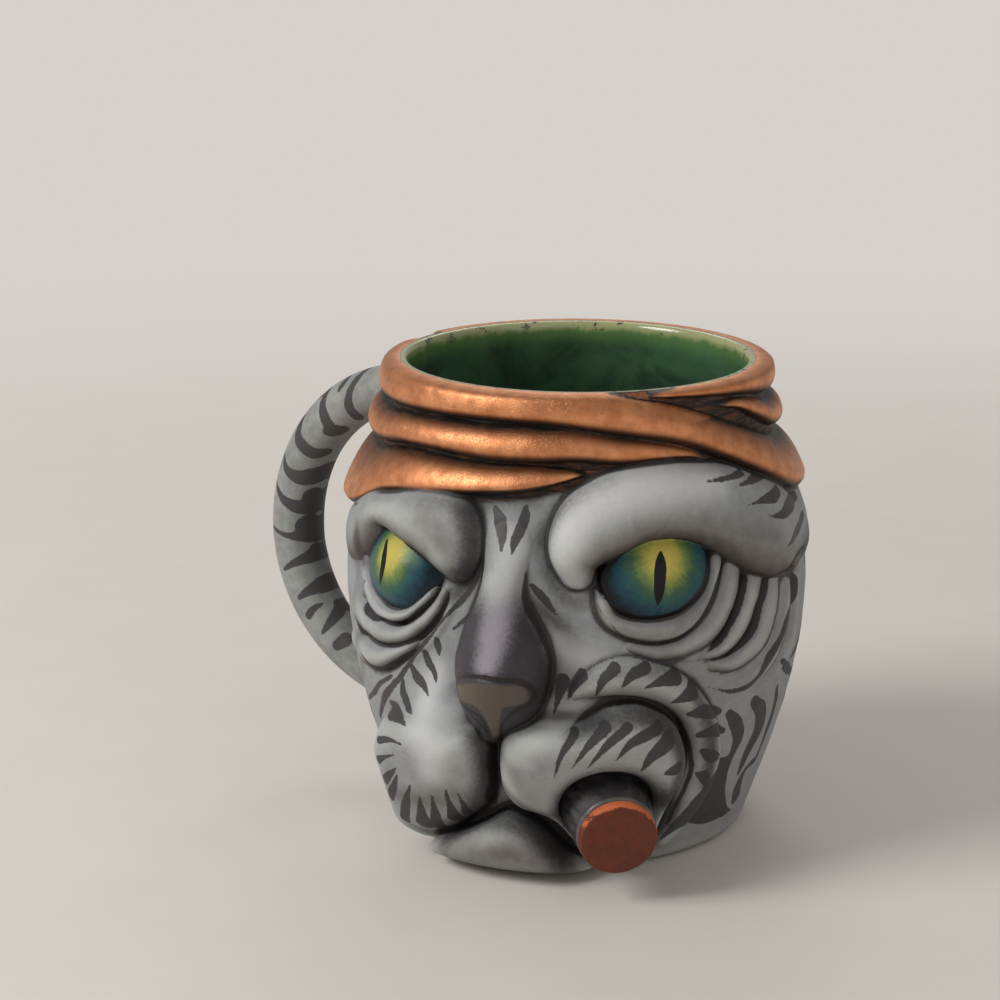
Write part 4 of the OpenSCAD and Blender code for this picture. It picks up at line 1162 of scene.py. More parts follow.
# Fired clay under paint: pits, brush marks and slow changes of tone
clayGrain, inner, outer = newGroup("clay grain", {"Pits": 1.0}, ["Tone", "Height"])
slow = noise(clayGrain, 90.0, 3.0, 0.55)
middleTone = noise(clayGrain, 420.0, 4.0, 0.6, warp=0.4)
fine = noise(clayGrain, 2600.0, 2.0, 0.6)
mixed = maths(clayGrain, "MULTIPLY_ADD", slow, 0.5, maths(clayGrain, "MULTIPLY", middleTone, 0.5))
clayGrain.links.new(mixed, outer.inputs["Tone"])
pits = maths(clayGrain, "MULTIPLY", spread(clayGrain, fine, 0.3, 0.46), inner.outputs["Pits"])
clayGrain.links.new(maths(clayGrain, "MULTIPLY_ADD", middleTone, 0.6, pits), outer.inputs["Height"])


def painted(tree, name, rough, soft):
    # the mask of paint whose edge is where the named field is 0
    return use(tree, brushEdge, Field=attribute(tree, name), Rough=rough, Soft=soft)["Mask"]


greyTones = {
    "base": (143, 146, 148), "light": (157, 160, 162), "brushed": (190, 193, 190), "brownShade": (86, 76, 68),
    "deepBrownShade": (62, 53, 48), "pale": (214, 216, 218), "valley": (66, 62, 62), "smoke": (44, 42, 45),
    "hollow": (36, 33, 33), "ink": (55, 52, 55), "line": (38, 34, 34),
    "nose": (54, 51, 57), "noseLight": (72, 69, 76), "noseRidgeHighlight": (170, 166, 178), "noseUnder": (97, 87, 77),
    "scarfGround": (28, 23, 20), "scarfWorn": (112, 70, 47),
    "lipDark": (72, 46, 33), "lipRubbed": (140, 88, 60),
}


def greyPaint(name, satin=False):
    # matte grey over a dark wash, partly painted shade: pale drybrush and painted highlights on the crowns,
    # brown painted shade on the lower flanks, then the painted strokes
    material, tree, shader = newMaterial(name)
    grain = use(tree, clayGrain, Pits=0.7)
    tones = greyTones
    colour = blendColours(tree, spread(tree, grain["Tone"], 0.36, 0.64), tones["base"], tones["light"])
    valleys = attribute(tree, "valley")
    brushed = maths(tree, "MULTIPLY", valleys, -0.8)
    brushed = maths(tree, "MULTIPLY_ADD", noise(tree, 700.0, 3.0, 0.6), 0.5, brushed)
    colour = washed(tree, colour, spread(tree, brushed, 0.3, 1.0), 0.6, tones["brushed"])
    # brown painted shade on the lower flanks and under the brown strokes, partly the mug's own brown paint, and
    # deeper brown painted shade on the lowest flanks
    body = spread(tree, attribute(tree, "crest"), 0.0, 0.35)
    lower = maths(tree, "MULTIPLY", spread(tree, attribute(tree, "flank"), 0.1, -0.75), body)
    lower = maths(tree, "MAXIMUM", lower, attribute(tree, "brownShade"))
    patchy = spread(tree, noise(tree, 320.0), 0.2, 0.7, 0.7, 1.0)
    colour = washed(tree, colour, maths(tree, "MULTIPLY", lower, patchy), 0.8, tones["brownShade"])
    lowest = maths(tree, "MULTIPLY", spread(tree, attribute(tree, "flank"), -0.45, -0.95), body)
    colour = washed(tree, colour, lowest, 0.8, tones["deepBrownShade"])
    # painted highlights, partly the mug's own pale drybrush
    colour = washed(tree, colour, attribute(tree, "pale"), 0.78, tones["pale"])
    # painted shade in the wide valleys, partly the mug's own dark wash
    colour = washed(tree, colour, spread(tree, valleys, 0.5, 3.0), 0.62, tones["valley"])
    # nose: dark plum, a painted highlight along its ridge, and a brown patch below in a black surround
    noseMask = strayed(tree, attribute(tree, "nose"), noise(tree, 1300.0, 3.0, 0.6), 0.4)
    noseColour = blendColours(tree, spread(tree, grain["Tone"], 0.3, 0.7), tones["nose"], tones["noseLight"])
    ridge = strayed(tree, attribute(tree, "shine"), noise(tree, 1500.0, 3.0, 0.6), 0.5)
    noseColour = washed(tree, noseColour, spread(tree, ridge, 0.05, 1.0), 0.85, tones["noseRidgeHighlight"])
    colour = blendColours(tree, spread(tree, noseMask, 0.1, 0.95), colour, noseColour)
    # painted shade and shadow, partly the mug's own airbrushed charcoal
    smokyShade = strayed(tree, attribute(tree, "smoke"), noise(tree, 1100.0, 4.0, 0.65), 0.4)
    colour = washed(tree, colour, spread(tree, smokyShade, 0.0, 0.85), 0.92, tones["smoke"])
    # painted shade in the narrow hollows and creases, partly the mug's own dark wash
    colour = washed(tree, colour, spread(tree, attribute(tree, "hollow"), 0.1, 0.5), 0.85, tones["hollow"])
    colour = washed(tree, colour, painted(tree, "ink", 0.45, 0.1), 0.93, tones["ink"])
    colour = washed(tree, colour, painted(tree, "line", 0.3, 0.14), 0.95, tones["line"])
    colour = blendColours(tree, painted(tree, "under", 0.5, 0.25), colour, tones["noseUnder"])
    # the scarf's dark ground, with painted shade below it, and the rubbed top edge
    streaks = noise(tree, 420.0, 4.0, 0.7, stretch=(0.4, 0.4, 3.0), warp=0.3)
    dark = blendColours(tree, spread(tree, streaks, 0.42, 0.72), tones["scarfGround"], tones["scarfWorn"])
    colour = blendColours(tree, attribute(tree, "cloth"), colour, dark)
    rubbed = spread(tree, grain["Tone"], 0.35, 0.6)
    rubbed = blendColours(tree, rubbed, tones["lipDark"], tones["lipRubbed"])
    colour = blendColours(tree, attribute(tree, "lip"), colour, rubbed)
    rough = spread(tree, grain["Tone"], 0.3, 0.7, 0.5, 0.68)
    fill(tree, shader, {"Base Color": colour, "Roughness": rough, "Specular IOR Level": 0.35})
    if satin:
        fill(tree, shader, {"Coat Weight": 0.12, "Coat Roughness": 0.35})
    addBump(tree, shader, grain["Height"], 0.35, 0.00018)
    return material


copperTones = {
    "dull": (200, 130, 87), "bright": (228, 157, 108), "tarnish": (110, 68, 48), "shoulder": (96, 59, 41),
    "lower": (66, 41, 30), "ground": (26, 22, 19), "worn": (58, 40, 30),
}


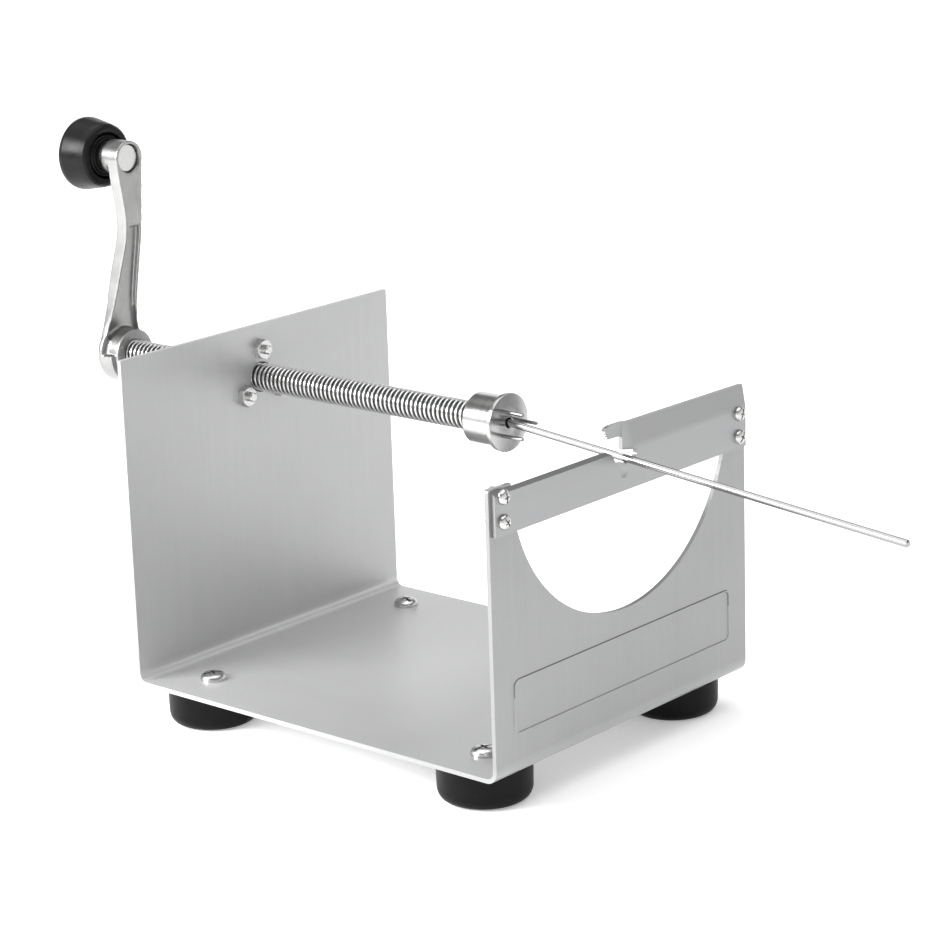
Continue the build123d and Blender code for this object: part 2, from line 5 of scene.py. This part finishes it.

> [WHAT YOU ARE ASKED TO DO]:
Write out every line exactly as it stands.

> [OUTPUT FOR THIS EXERCISE]:
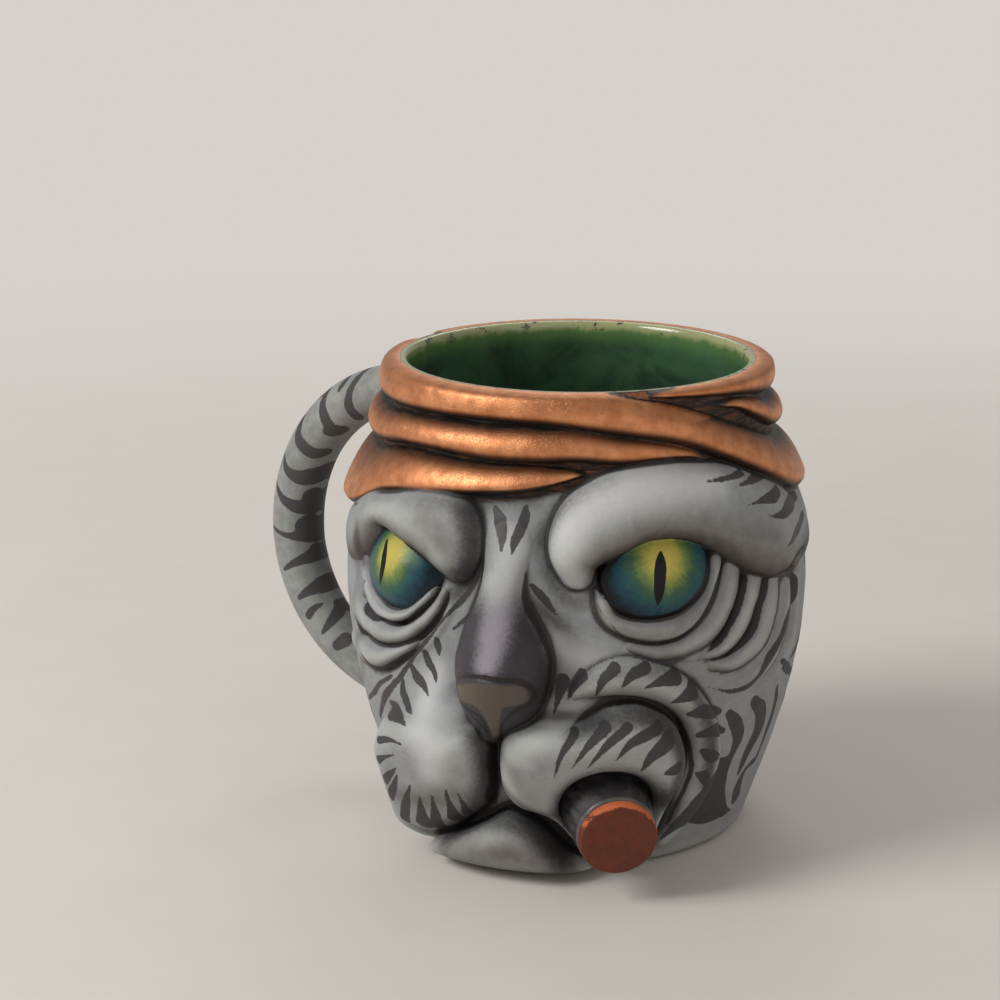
Write part 4 of the OpenSCAD and Blender code for this picture. It picks up at line 1162 of scene.py. More parts follow.
# Fired clay under paint: pits, brush marks and slow changes of tone
clayGrain, inner, outer = newGroup("clay grain", {"Pits": 1.0}, ["Tone", "Height"])
slow = noise(clayGrain, 90.0, 3.0, 0.55)
middleTone = noise(clayGrain, 420.0, 4.0, 0.6, warp=0.4)
fine = noise(clayGrain, 2600.0, 2.0, 0.6)
mixed = maths(clayGrain, "MULTIPLY_ADD", slow, 0.5, maths(clayGrain, "MULTIPLY", middleTone, 0.5))
clayGrain.links.new(mixed, outer.inputs["Tone"])
pits = maths(clayGrain, "MULTIPLY", spread(clayGrain, fine, 0.3, 0.46), inner.outputs["Pits"])
clayGrain.links.new(maths(clayGrain, "MULTIPLY_ADD", middleTone, 0.6, pits), outer.inputs["Height"])


def painted(tree, name, rough, soft):
    # the mask of paint whose edge is where the named field is 0
    return use(tree, brushEdge, Field=attribute(tree, name), Rough=rough, Soft=soft)["Mask"]


greyTones = {
    "base": (143, 146, 148), "light": (157, 160, 162), "brushed": (190, 193, 190), "brownShade": (86, 76, 68),
    "deepBrownShade": (62, 53, 48), "pale": (214, 216, 218), "valley": (66, 62, 62), "smoke": (44, 42, 45),
    "hollow": (36, 33, 33), "ink": (55, 52, 55), "line": (38, 34, 34),
    "nose": (54, 51, 57), "noseLight": (72, 69, 76), "noseRidgeHighlight": (170, 166, 178), "noseUnder": (97, 87, 77),
    "scarfGround": (28, 23, 20), "scarfWorn": (112, 70, 47),
    "lipDark": (72, 46, 33), "lipRubbed": (140, 88, 60),
}


def greyPaint(name, satin=False):
    # matte grey over a dark wash, partly painted shade: pale drybrush and painted highlights on the crowns,
    # brown painted shade on the lower flanks, then the painted strokes
    material, tree, shader = newMaterial(name)
    grain = use(tree, clayGrain, Pits=0.7)
    tones = greyTones
    colour = blendColours(tree, spread(tree, grain["Tone"], 0.36, 0.64), tones["base"], tones["light"])
    valleys = attribute(tree, "valley")
    brushed = maths(tree, "MULTIPLY", valleys, -0.8)
    brushed = maths(tree, "MULTIPLY_ADD", noise(tree, 700.0, 3.0, 0.6), 0.5, brushed)
    colour = washed(tree, colour, spread(tree, brushed, 0.3, 1.0), 0.6, tones["brushed"])
    # brown painted shade on the lower flanks and under the brown strokes, partly the mug's own brown paint, and
    # deeper brown painted shade on the lowest flanks
    body = spread(tree, attribute(tree, "crest"), 0.0, 0.35)
    lower = maths(tree, "MULTIPLY", spread(tree, attribute(tree, "flank"), 0.1, -0.75), body)
    lower = maths(tree, "MAXIMUM", lower, attribute(tree, "brownShade"))
    patchy = spread(tree, noise(tree, 320.0), 0.2, 0.7, 0.7, 1.0)
    colour = washed(tree, colour, maths(tree, "MULTIPLY", lower, patchy), 0.8, tones["brownShade"])
    lowest = maths(tree, "MULTIPLY", spread(tree, attribute(tree, "flank"), -0.45, -0.95), body)
    colour = washed(tree, colour, lowest, 0.8, tones["deepBrownShade"])
    # painted highlights, partly the mug's own pale drybrush
    colour = washed(tree, colour, attribute(tree, "pale"), 0.78, tones["pale"])
    # painted shade in the wide valleys, partly the mug's own dark wash
    colour = washed(tree, colour, spread(tree, valleys, 0.5, 3.0), 0.62, tones["valley"])
    # nose: dark plum, a painted highlight along its ridge, and a brown patch below in a black surround
    noseMask = strayed(tree, attribute(tree, "nose"), noise(tree, 1300.0, 3.0, 0.6), 0.4)
    noseColour = blendColours(tree, spread(tree, grain["Tone"], 0.3, 0.7), tones["nose"], tones["noseLight"])
    ridge = strayed(tree, attribute(tree, "shine"), noise(tree, 1500.0, 3.0, 0.6), 0.5)
    noseColour = washed(tree, noseColour, spread(tree, ridge, 0.05, 1.0), 0.85, tones["noseRidgeHighlight"])
    colour = blendColours(tree, spread(tree, noseMask, 0.1, 0.95), colour, noseColour)
    # painted shade and shadow, partly the mug's own airbrushed charcoal
    smokyShade = strayed(tree, attribute(tree, "smoke"), noise(tree, 1100.0, 4.0, 0.65), 0.4)
    colour = washed(tree, colour, spread(tree, smokyShade, 0.0, 0.85), 0.92, tones["smoke"])
    # painted shade in the narrow hollows and creases, partly the mug's own dark wash
    colour = washed(tree, colour, spread(tree, attribute(tree, "hollow"), 0.1, 0.5), 0.85, tones["hollow"])
    colour = washed(tree, colour, painted(tree, "ink", 0.45, 0.1), 0.93, tones["ink"])
    colour = washed(tree, colour, painted(tree, "line", 0.3, 0.14), 0.95, tones["line"])
    colour = blendColours(tree, painted(tree, "under", 0.5, 0.25), colour, tones["noseUnder"])
    # the scarf's dark ground, with painted shade below it, and the rubbed top edge
    streaks = noise(tree, 420.0, 4.0, 0.7, stretch=(0.4, 0.4, 3.0), warp=0.3)
    dark = blendColours(tree, spread(tree, streaks, 0.42, 0.72), tones["scarfGround"], tones["scarfWorn"])
    colour = blendColours(tree, attribute(tree, "cloth"), colour, dark)
    rubbed = spread(tree, grain["Tone"], 0.35, 0.6)
    rubbed = blendColours(tree, rubbed, tones["lipDark"], tones["lipRubbed"])
    colour = blendColours(tree, attribute(tree, "lip"), colour, rubbed)
    rough = spread(tree, grain["Tone"], 0.3, 0.7, 0.5, 0.68)
    fill(tree, shader, {"Base Color": colour, "Roughness": rough, "Specular IOR Level": 0.35})
    if satin:
        fill(tree, shader, {"Coat Weight": 0.12, "Coat Roughness": 0.35})
    addBump(tree, shader, grain["Height"], 0.35, 0.00018)
    return material


copperTones = {
    "dull": (200, 130, 87), "bright": (228, 157, 108), "tarnish": (110, 68, 48), "shoulder": (96, 59, 41),
    "lower": (66, 41, 30), "ground": (26, 22, 19), "worn": (58, 40, 30),
}


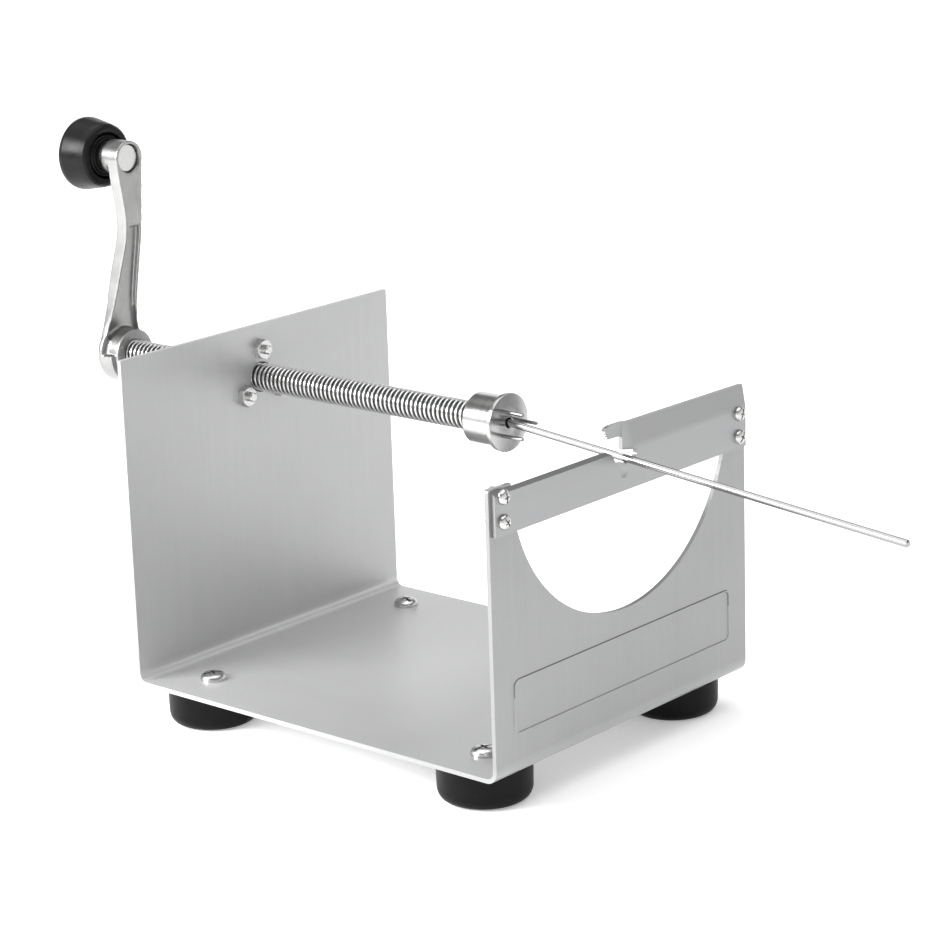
Continue the build123d and Blender code for this object: part 2, from line 5 of scene.py. This part finishes it.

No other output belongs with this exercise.